• _Problem statement_
Make an exact copy of all the data.

• _Information shown_
* * * * *
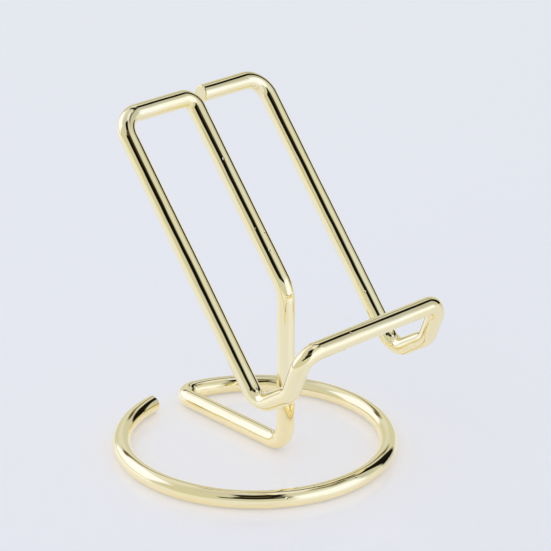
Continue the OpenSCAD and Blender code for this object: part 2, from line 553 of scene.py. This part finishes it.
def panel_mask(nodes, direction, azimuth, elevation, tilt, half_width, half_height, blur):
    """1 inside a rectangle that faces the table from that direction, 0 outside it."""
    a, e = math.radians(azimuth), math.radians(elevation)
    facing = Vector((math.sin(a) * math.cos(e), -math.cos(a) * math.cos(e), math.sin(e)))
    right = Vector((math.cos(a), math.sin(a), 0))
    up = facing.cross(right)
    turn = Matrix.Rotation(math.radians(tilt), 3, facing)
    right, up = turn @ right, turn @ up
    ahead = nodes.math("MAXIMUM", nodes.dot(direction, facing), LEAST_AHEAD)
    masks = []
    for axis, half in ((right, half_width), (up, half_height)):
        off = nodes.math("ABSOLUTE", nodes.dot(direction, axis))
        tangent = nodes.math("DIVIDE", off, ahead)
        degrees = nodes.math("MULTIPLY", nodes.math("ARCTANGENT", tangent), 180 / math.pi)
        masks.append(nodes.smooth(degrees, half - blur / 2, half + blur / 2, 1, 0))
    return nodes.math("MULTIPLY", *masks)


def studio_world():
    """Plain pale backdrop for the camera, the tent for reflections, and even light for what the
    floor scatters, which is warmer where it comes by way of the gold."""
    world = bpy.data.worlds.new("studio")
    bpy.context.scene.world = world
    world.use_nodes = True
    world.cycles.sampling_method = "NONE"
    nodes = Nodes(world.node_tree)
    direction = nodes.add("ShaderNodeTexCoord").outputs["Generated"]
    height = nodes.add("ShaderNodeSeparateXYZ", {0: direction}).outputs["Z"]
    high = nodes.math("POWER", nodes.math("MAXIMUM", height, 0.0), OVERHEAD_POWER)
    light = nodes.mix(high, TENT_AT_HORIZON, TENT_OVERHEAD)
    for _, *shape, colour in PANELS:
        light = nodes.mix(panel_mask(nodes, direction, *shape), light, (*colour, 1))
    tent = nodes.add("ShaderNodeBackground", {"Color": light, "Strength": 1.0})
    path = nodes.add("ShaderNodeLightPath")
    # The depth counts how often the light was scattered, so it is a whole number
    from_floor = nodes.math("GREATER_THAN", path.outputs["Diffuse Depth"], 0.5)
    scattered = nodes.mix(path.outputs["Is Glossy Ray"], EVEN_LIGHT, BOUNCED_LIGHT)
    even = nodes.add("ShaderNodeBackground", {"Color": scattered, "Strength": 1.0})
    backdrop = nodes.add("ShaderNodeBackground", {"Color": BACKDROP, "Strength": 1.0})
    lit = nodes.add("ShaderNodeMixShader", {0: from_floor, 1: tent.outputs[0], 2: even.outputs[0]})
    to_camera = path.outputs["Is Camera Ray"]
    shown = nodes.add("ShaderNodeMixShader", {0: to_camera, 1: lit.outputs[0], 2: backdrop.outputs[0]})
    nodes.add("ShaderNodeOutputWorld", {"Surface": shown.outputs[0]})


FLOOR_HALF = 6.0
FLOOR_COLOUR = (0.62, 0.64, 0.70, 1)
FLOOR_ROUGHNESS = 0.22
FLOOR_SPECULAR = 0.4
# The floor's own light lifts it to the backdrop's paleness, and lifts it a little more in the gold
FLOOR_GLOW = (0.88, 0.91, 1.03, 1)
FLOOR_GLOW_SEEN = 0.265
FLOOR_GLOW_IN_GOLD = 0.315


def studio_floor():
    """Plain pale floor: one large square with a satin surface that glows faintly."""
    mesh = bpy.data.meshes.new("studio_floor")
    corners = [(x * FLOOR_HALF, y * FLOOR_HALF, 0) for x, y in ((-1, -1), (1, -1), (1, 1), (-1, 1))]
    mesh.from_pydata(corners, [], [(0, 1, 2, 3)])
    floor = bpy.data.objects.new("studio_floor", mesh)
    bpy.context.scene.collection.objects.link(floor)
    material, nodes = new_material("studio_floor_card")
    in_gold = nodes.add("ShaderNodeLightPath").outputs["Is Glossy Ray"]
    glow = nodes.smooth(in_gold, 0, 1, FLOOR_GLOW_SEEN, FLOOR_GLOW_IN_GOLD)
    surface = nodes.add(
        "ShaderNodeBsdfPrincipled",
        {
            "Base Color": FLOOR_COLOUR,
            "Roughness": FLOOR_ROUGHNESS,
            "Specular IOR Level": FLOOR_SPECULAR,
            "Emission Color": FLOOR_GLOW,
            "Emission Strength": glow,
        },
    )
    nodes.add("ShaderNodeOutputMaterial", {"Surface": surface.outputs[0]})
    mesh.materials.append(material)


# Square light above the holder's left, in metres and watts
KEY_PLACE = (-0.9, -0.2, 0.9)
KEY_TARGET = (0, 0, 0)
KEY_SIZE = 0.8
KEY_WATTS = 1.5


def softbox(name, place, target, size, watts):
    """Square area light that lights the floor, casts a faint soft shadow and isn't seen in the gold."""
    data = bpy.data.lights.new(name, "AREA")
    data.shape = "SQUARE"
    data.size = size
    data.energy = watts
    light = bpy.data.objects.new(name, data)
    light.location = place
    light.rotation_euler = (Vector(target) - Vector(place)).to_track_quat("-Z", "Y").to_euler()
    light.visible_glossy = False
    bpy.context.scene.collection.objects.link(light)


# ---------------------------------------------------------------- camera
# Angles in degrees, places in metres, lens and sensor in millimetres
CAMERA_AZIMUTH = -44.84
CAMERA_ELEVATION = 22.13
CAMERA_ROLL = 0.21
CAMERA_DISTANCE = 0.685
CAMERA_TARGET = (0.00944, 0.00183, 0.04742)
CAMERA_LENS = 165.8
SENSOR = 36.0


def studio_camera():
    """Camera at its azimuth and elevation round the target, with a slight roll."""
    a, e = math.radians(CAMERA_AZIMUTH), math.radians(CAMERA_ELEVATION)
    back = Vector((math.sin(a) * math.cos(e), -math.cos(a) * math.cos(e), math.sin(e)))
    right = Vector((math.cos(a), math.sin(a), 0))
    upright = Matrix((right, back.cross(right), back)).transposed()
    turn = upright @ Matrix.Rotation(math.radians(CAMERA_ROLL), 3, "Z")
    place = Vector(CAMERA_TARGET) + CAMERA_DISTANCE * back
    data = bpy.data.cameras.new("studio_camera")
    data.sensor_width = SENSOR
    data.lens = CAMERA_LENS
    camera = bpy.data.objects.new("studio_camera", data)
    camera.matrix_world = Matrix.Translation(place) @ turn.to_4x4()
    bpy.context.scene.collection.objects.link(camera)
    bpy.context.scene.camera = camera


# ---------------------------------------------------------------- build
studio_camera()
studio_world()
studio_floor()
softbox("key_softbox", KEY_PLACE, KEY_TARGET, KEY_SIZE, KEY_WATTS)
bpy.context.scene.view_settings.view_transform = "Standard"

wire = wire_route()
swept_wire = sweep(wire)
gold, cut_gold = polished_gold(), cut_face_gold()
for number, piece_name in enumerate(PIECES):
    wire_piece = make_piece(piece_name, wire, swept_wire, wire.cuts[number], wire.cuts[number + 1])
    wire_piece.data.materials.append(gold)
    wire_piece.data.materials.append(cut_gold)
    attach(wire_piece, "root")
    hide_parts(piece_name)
* * * * *
• _Full answer_
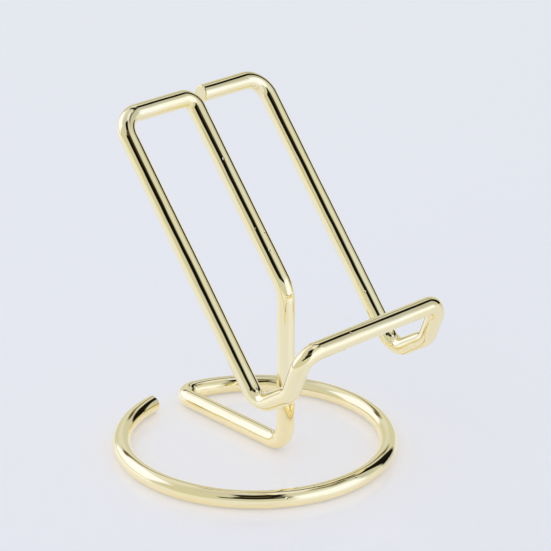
Continue the OpenSCAD and Blender code for this object: part 2, from line 553 of scene.py. This part finishes it.
def panel_mask(nodes, direction, azimuth, elevation, tilt, half_width, half_height, blur):
    """1 inside a rectangle that faces the table from that direction, 0 outside it."""
    a, e = math.radians(azimuth), math.radians(elevation)
    facing = Vector((math.sin(a) * math.cos(e), -math.cos(a) * math.cos(e), math.sin(e)))
    right = Vector((math.cos(a), math.sin(a), 0))
    up = facing.cross(right)
    turn = Matrix.Rotation(math.radians(tilt), 3, facing)
    right, up = turn @ right, turn @ up
    ahead = nodes.math("MAXIMUM", nodes.dot(direction, facing), LEAST_AHEAD)
    masks = []
    for axis, half in ((right, half_width), (up, half_height)):
        off = nodes.math("ABSOLUTE", nodes.dot(direction, axis))
        tangent = nodes.math("DIVIDE", off, ahead)
        degrees = nodes.math("MULTIPLY", nodes.math("ARCTANGENT", tangent), 180 / math.pi)
        masks.append(nodes.smooth(degrees, half - blur / 2, half + blur / 2, 1, 0))
    return nodes.math("MULTIPLY", *masks)


def studio_world():
    """Plain pale backdrop for the camera, the tent for reflections, and even light for what the
    floor scatters, which is warmer where it comes by way of the gold."""
    world = bpy.data.worlds.new("studio")
    bpy.context.scene.world = world
    world.use_nodes = True
    world.cycles.sampling_method = "NONE"
    nodes = Nodes(world.node_tree)
    direction = nodes.add("ShaderNodeTexCoord").outputs["Generated"]
    height = nodes.add("ShaderNodeSeparateXYZ", {0: direction}).outputs["Z"]
    high = nodes.math("POWER", nodes.math("MAXIMUM", height, 0.0), OVERHEAD_POWER)
    light = nodes.mix(high, TENT_AT_HORIZON, TENT_OVERHEAD)
    for _, *shape, colour in PANELS:
        light = nodes.mix(panel_mask(nodes, direction, *shape), light, (*colour, 1))
    tent = nodes.add("ShaderNodeBackground", {"Color": light, "Strength": 1.0})
    path = nodes.add("ShaderNodeLightPath")
    # The depth counts how often the light was scattered, so it is a whole number
    from_floor = nodes.math("GREATER_THAN", path.outputs["Diffuse Depth"], 0.5)
    scattered = nodes.mix(path.outputs["Is Glossy Ray"], EVEN_LIGHT, BOUNCED_LIGHT)
    even = nodes.add("ShaderNodeBackground", {"Color": scattered, "Strength": 1.0})
    backdrop = nodes.add("ShaderNodeBackground", {"Color": BACKDROP, "Strength": 1.0})
    lit = nodes.add("ShaderNodeMixShader", {0: from_floor, 1: tent.outputs[0], 2: even.outputs[0]})
    to_camera = path.outputs["Is Camera Ray"]
    shown = nodes.add("ShaderNodeMixShader", {0: to_camera, 1: lit.outputs[0], 2: backdrop.outputs[0]})
    nodes.add("ShaderNodeOutputWorld", {"Surface": shown.outputs[0]})


FLOOR_HALF = 6.0
FLOOR_COLOUR = (0.62, 0.64, 0.70, 1)
FLOOR_ROUGHNESS = 0.22
FLOOR_SPECULAR = 0.4
# The floor's own light lifts it to the backdrop's paleness, and lifts it a little more in the gold
FLOOR_GLOW = (0.88, 0.91, 1.03, 1)
FLOOR_GLOW_SEEN = 0.265
FLOOR_GLOW_IN_GOLD = 0.315


def studio_floor():
    """Plain pale floor: one large square with a satin surface that glows faintly."""
    mesh = bpy.data.meshes.new("studio_floor")
    corners = [(x * FLOOR_HALF, y * FLOOR_HALF, 0) for x, y in ((-1, -1), (1, -1), (1, 1), (-1, 1))]
    mesh.from_pydata(corners, [], [(0, 1, 2, 3)])
    floor = bpy.data.objects.new("studio_floor", mesh)
    bpy.context.scene.collection.objects.link(floor)
    material, nodes = new_material("studio_floor_card")
    in_gold = nodes.add("ShaderNodeLightPath").outputs["Is Glossy Ray"]
    glow = nodes.smooth(in_gold, 0, 1, FLOOR_GLOW_SEEN, FLOOR_GLOW_IN_GOLD)
    surface = nodes.add(
        "ShaderNodeBsdfPrincipled",
        {
            "Base Color": FLOOR_COLOUR,
            "Roughness": FLOOR_ROUGHNESS,
            "Specular IOR Level": FLOOR_SPECULAR,
            "Emission Color": FLOOR_GLOW,
            "Emission Strength": glow,
        },
    )
    nodes.add("ShaderNodeOutputMaterial", {"Surface": surface.outputs[0]})
    mesh.materials.append(material)


# Square light above the holder's left, in metres and watts
KEY_PLACE = (-0.9, -0.2, 0.9)
KEY_TARGET = (0, 0, 0)
KEY_SIZE = 0.8
KEY_WATTS = 1.5


def softbox(name, place, target, size, watts):
    """Square area light that lights the floor, casts a faint soft shadow and isn't seen in the gold."""
    data = bpy.data.lights.new(name, "AREA")
    data.shape = "SQUARE"
    data.size = size
    data.energy = watts
    light = bpy.data.objects.new(name, data)
    light.location = place
    light.rotation_euler = (Vector(target) - Vector(place)).to_track_quat("-Z", "Y").to_euler()
    light.visible_glossy = False
    bpy.context.scene.collection.objects.link(light)


# ---------------------------------------------------------------- camera
# Angles in degrees, places in metres, lens and sensor in millimetres
CAMERA_AZIMUTH = -44.84
CAMERA_ELEVATION = 22.13
CAMERA_ROLL = 0.21
CAMERA_DISTANCE = 0.685
CAMERA_TARGET = (0.00944, 0.00183, 0.04742)
CAMERA_LENS = 165.8
SENSOR = 36.0


def studio_camera():
    """Camera at its azimuth and elevation round the target, with a slight roll."""
    a, e = math.radians(CAMERA_AZIMUTH), math.radians(CAMERA_ELEVATION)
    back = Vector((math.sin(a) * math.cos(e), -math.cos(a) * math.cos(e), math.sin(e)))
    right = Vector((math.cos(a), math.sin(a), 0))
    upright = Matrix((right, back.cross(right), back)).transposed()
    turn = upright @ Matrix.Rotation(math.radians(CAMERA_ROLL), 3, "Z")
    place = Vector(CAMERA_TARGET) + CAMERA_DISTANCE * back
    data = bpy.data.cameras.new("studio_camera")
    data.sensor_width = SENSOR
    data.lens = CAMERA_LENS
    camera = bpy.data.objects.new("studio_camera", data)
    camera.matrix_world = Matrix.Translation(place) @ turn.to_4x4()
    bpy.context.scene.collection.objects.link(camera)
    bpy.context.scene.camera = camera


# ---------------------------------------------------------------- build
studio_camera()
studio_world()
studio_floor()
softbox("key_softbox", KEY_PLACE, KEY_TARGET, KEY_SIZE, KEY_WATTS)
bpy.context.scene.view_settings.view_transform = "Standard"

wire = wire_route()
swept_wire = sweep(wire)
gold, cut_gold = polished_gold(), cut_face_gold()
for number, piece_name in enumerate(PIECES):
    wire_piece = make_piece(piece_name, wire, swept_wire, wire.cuts[number], wire.cuts[number + 1])
    wire_piece.data.materials.append(gold)
    wire_piece.data.materials.append(cut_gold)
    attach(wire_piece, "root")
    hide_parts(piece_name)